:: What the task requires ::
Copy out the line that contains "imported = [obj", the line that contains "Outputs = bpy.types.NodeOutputs", and every line between them, exactly, and nothing else.

— Begin Source data —

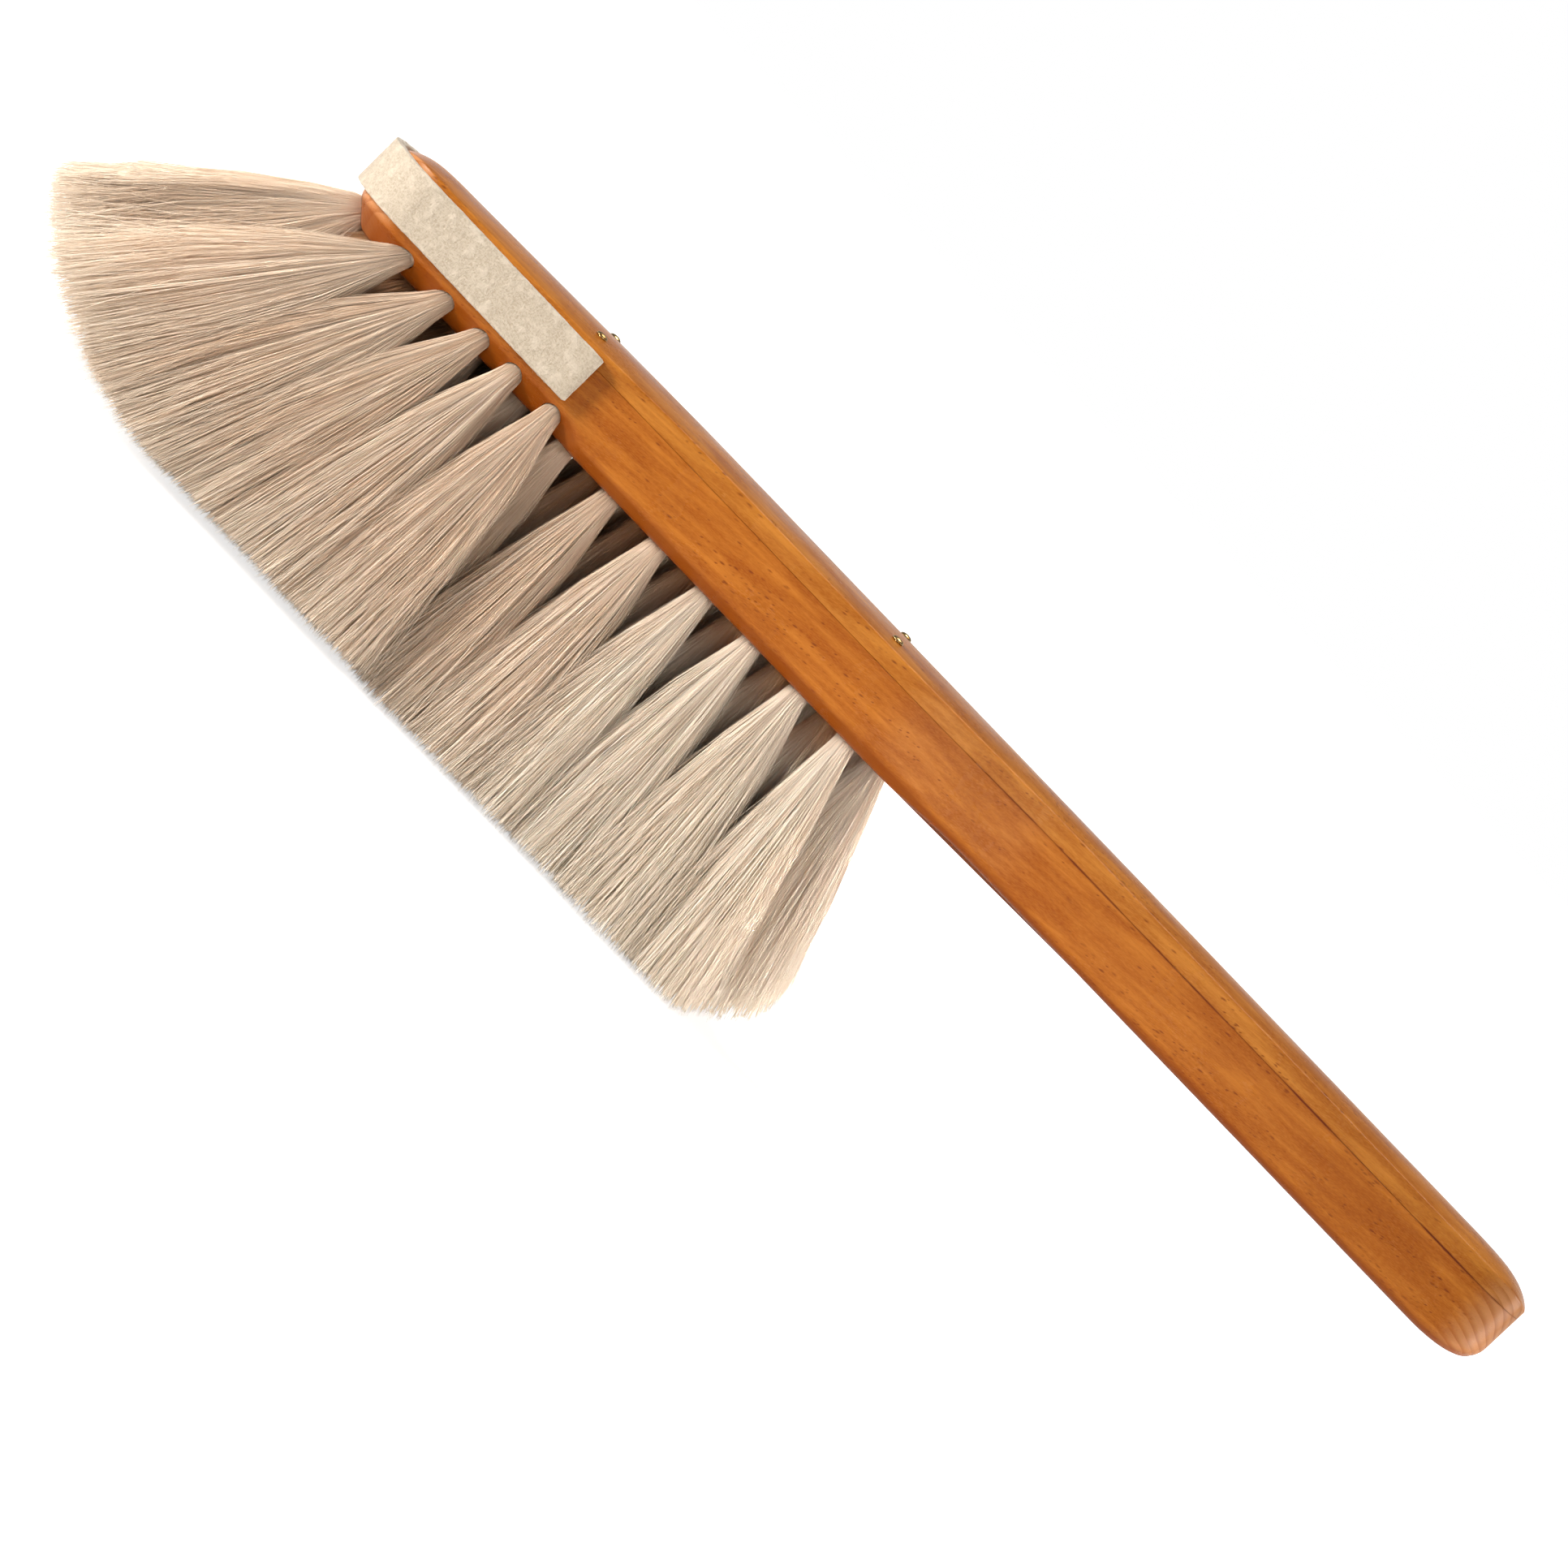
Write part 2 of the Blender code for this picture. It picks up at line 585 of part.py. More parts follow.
def cover_board_shape(points):
    """Crowned board that closes the lower board over its whole length."""
    rows = []
    for point in points:
        row = [Vector((point.x, 0, COVER_BOTTOM)), Vector((point.x, point.y, COVER_BOTTOM)),
               Vector((point.x, point.y, cover_edge(point.x)))]
        row += [Vector((point.x, point.y * share, cover_top(point.x, share))) for share in CROWN_SHARES]
        rows.append(row)
    return mirrored_body(rows)


def recess_shape(points, normals):
    """Cutter for the pocket in which the wires run."""
    rim = []
    for point, normal in zip(points, normals):
        place = point + normal * RECESS_RIM
        if place.x <= RECESS_END:
            rim.append(place)
    rim.append(Vector((RECESS_END, rim[-1].y)))
    top = SEAM_HEIGHT + RECESS_DEPTH
    rows = [[Vector((place.x, 0, RECESS_FLOOR)), Vector((place.x, place.y, RECESS_FLOOR)),
             Vector((place.x, place.y, top)), Vector((place.x, 0, top))] for place in rim]
    rows.append([Vector((RECESS_END, 0, height)) for height in (RECESS_FLOOR, RECESS_FLOOR, top, top)])
    return mirrored_body(rows)


def felt_path(points, normals):
    """Inner face of the felt in plan, from its right end round the nose to its left end."""
    half = []
    for point, normal in zip(points, normals):
        if point.x < FELT_END:
            half.append(point - normal * FIT_GAP)
    end = half_width(FELT_END) + FIT_GAP
    half.append(Vector((FELT_END, end)))
    left = [Vector((place.x, -place.y)) for place in half[1:]]
    return half[::-1] + left


def add_felt(points, normals, collection, material):
    """Felt strip: an upright ribbon along the outline, thickened outwards."""
    shape = bmesh.new()
    path = felt_path(points, normals)
    low = [shape.verts.new((place.x, place.y, HAIR_HEIGHT + FELT_BOTTOM)) for place in path]
    edges = [shape.edges.new(pair) for pair in zip(low, low[1:])]
    raised = bmesh.ops.extrude_edge_only(shape, edges=edges)["geom"]
    bmesh.ops.translate(shape, verts=[part for part in raised if isinstance(part, bmesh.types.BMVert)],
                        vec=(0, 0, FELT_HEIGHT))
    bmesh.ops.recalc_face_normals(shape, faces=shape.faces[:])
    nose = min(shape.faces, key=lambda face: face.calc_center_median().x)
    if nose.normal.x > 0:
        bmesh.ops.reverse_faces(shape, faces=shape.faces[:])
    felt = add_mesh("felt_strip", shape, collection, material)
    solidify = felt.modifiers.new("thickness", 'SOLIDIFY')
    solidify.thickness = FELT_THICKNESS
    solidify.offset = 1
    solidify.use_even_offset = True
    return felt


def pin_seat(station):
    """Height of a pin head's underside over the crowned back."""
    across = PIN_OFFSET / half_width(station)
    slope = (cover_top(station, across) - cover_top(station, across + 0.01)) / (0.01 * half_width(station))
    return cover_top(station, across) + slope * PIN_HEAD_RADIUS + FIT_GAP


def add_pins(collection, material, cover_cutters, lower_cutters):
    """Four brass pins, and the holes that they need in both boards."""
    head = PIN_HEAD_HEIGHT
    profile = [(0, -PIN_LENGTH), (PIN_RADIUS, PIN_POINT - PIN_LENGTH), (PIN_RADIUS, 0),
               (PIN_HEAD_RADIUS, 0), (PIN_HEAD_RADIUS, head * 0.3), (PIN_HEAD_RADIUS * 0.7, head * 0.8),
               (0, head)]
    hole = (PIN_RADIUS + HOLE_CLEARANCE) / math.cos(math.pi / PIN_SIDES)
    for place, station in zip(("front", "rear"), PIN_STATIONS):
        for label, side in (("left", -1), ("right", 1)):
            seat = Vector((station, side * PIN_OFFSET, pin_seat(station)))
            pin = add_mesh(f"pin_{place}_{label}", turned(profile, PIN_SIDES), collection, material)
            pin.location = seat
            bottom = -PIN_LENGTH - FIT_GAP
            top = PIN_HEAD_RADIUS
            for board, cutters in (("cover", cover_cutters), ("lower", lower_cutters)):
                shape = turned([(0, bottom), (hole, bottom), (hole, top), (0, top)], PIN_SIDES)
                cutter = add_mesh(f"pin_hole_{board}_{place}_{label}", shape, cutters)
                cutter.location = seat
                hide_cutter(cutter)


def make_material(name, colour, roughness, metallic=0.0):
    """Principled material."""
    material = bpy.data.materials.new(name)
    material.use_nodes = True
    shader = material.node_tree.nodes["Principled BSDF"]
    shader.inputs["Base Color"].default_value = (*colour, 1)
    shader.inputs["Roughness"].default_value = roughness
    shader.inputs["Metallic"].default_value = metallic
    return material


def new_collection(name, parent):
    """Collection inside another."""
    collection = bpy.data.collections.new(name)
    parent.children.link(collection)
    return collection


def main():
    """Build the brush."""
    for item in list(bpy.data.objects):
        bpy.data.objects.remove(item, do_unlink=True)
    scene = bpy.context.scene.collection
    brush = new_collection("dusting_brush", scene)
    cutters = new_collection("cutters", scene)
    lower_cutters = new_collection("lower_board_cutters", cutters)
    cover_cutters = new_collection("cover_board_cutters", cutters)

    wood = make_material("lacquered_beech", (0.50, 0.19, 0.045), 0.35)
    cover_wood = make_material("lacquered_beech_cover", (0.54, 0.21, 0.05), 0.33)
    hair = make_material("goat_hair", (0.66, 0.52, 0.38), 0.6)
    felt = make_material("wool_felt", (0.80, 0.74, 0.62), 0.95)
    brass = make_material("brass", (0.72, 0.52, 0.22), 0.3, 1.0)
    steel = make_material("drawing_wire", (0.55, 0.54, 0.52), 0.35, 1.0)

    points = half_outline()
    normals = inward_normals(points)
    rows = make_rows()

    lower = add_mesh("lower_board", lower_board_shape(points, normals), brush, wood)
    recess = add_mesh("wire_recess", recess_shape(points, normals), lower_cutters)
    hide_cutter(recess)
    cover = add_mesh("cover_board", cover_board_shape(points), brush, cover_wood)
    add_pins(brush, brass, cover_cutters, lower_cutters)
    add_felt(points, normals, brush, felt)
    for label, row in rows.items():
        for tuft in row:
            stepped_cutter("hole_" + tuft.name, tuft.mouth, tuft.axis, lower_cutters)
            add_mesh(tuft.name, tuft_shape(tuft), brush, hair)
        add_wire(f"drawing_wire_{label}", row, brush, steel)
    cut(lower, lower_cutters)
    cut(cover, cover_cutters)

    reach_front = min(corner.co.x for row in rows.values() for tuft in row
                      for corner in bpy.data.objects[tuft.name].data.vertices)
    origin_station = (reach_front + BRUSH_LENGTH) / 2
    for item in list(brush.objects) + list(lower_cutters.objects) + list(cover_cutters.objects):
        item.location.x -= origin_station
    bpy.context.view_layer.update()


main()
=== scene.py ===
"""Dress a wooden dusting brush: two beech boards, drawn tufts of pale hair, a felt band and brass pins.

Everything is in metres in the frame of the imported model: +Z up, nose towards -X, hair tips at z = 0.
A station is a distance along the brush from the front of the felt; ORIGIN_STATION turns it into x.
"""
import logging
import math
from collections.abc import Callable, Iterable, Sequence
from dataclasses import dataclass, field
from enum import Enum

import bmesh
import bpy
import numpy as np
from mathutils import Matrix, Vector


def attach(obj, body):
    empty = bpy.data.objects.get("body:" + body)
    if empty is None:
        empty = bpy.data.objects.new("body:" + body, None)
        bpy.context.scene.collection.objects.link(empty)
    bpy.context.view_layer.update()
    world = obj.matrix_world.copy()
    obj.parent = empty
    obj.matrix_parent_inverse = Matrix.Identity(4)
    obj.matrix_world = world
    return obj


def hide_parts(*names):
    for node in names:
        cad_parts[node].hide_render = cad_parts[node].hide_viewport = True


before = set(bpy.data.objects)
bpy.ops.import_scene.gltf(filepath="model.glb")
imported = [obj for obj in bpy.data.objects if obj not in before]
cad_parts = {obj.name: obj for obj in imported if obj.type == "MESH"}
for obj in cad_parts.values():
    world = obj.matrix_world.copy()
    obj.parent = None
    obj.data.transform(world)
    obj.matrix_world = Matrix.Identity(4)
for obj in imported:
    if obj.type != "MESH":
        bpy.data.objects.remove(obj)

MM = 0.001
ORIGIN_STATION = 156.0991 * MM
BODY = "root"

log = logging.getLogger("dusting_brush")
Point = tuple[float, float, float]
Colour = tuple[float, float, float, float]
Cell = tuple[float, float, float, float]
Outline = tuple[tuple[float, float], ...]
Socket = bpy.types.NodeSocket
Outputs = bpy.types.NodeOutputs

UP = Vector((0, 0, 1))
GOLDEN_ANGLE = math.pi * (3 - math.sqrt(5))
# The hair's attributes: each strand's tone, and a share of its length that places the painted root shade and
# the painted light at its tip.
TONE, LENGTH = "strand_tone", "strand_length"
NODE_COLUMNS = 12
NODE_STEP = (190, -260)
WHITE = (1.0, 1.0, 1.0, 1.0)


class Side(Enum):
    """Side of the brush, as its sign on the Y axis."""

    LEFT = -1
    MIDDLE = 0
    RIGHT = 1

    @property
    def label(self) -> str:
        """Lower-case name."""
        return self.name.lower()


class Row(Enum):
    """Row of tufts that a hole belongs to."""

    NOSE = "nose"
    BEVEL = "bevel"
    OUTER = "outer"
    CENTRE = "centre"


def from_srgb(red: int, green: int, blue: int) -> Colour:
    """Turn a display colour into the linear colour that a shader takes.

    Args:
        red: Red from 0 to 255.
        green: Green from 0 to 255.
        blue: Blue from 0 to 255.

    Returns:
        Linear red, green, blue and an alpha of 1.
    """
    parts = [value / 255 for value in (red, green, blue)]
    linear = [part / 12.92 if part <= 0.04045 else ((part + 0.055) / 1.055) ** 2.4
              for part in parts]
    return (*linear, 1.0)


def ease(value: float, start: float, end: float, low: float, high: float) -> float:
    """Ease from low at start to high at end.

    Args:
        value: Where on the way the value is read.
        start: Where the change begins.
        end: Where the change ends.
        low: Result at and before start.
        high: Result at and after end.

    Returns:
        The eased value.
    """
    share = min(max((value - start) / (end - start), 0.0), 1.0)
    return low + (high - low) * share * share * (3 - 2 * share)


def quarter_drop(distance: float, length: float, height: float) -> float:
    """Fall of a quarter-ellipse corner.

    Args:
        distance: Distance from where the corner ends.
        length: Length of the corner.
        height: Its full fall.

    Returns:
        The fall at that distance.
    """
    share = min(max(1 - distance / length, 0.0), 1.0)
    return height * (1 - math.sqrt(1 - share * share))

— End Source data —

:: Task result ::
imported = [obj for obj in bpy.data.objects if obj not in before]
cad_parts = {obj.name: obj for obj in imported if obj.type == "MESH"}
for obj in cad_parts.values():
    world = obj.matrix_world.copy()
    obj.parent = None
    obj.data.transform(world)
    obj.matrix_world = Matrix.Identity(4)
for obj in imported:
    if obj.type != "MESH":
        bpy.data.objects.remove(obj)

MM = 0.001
ORIGIN_STATION = 156.0991 * MM
BODY = "root"

log = logging.getLogger("dusting_brush")
Point = tuple[float, float, float]
Colour = tuple[float, float, float, float]
Cell = tuple[float, float, float, float]
Outline = tuple[tuple[float, float], ...]
Socket = bpy.types.NodeSocket
Outputs = bpy.types.NodeOutputs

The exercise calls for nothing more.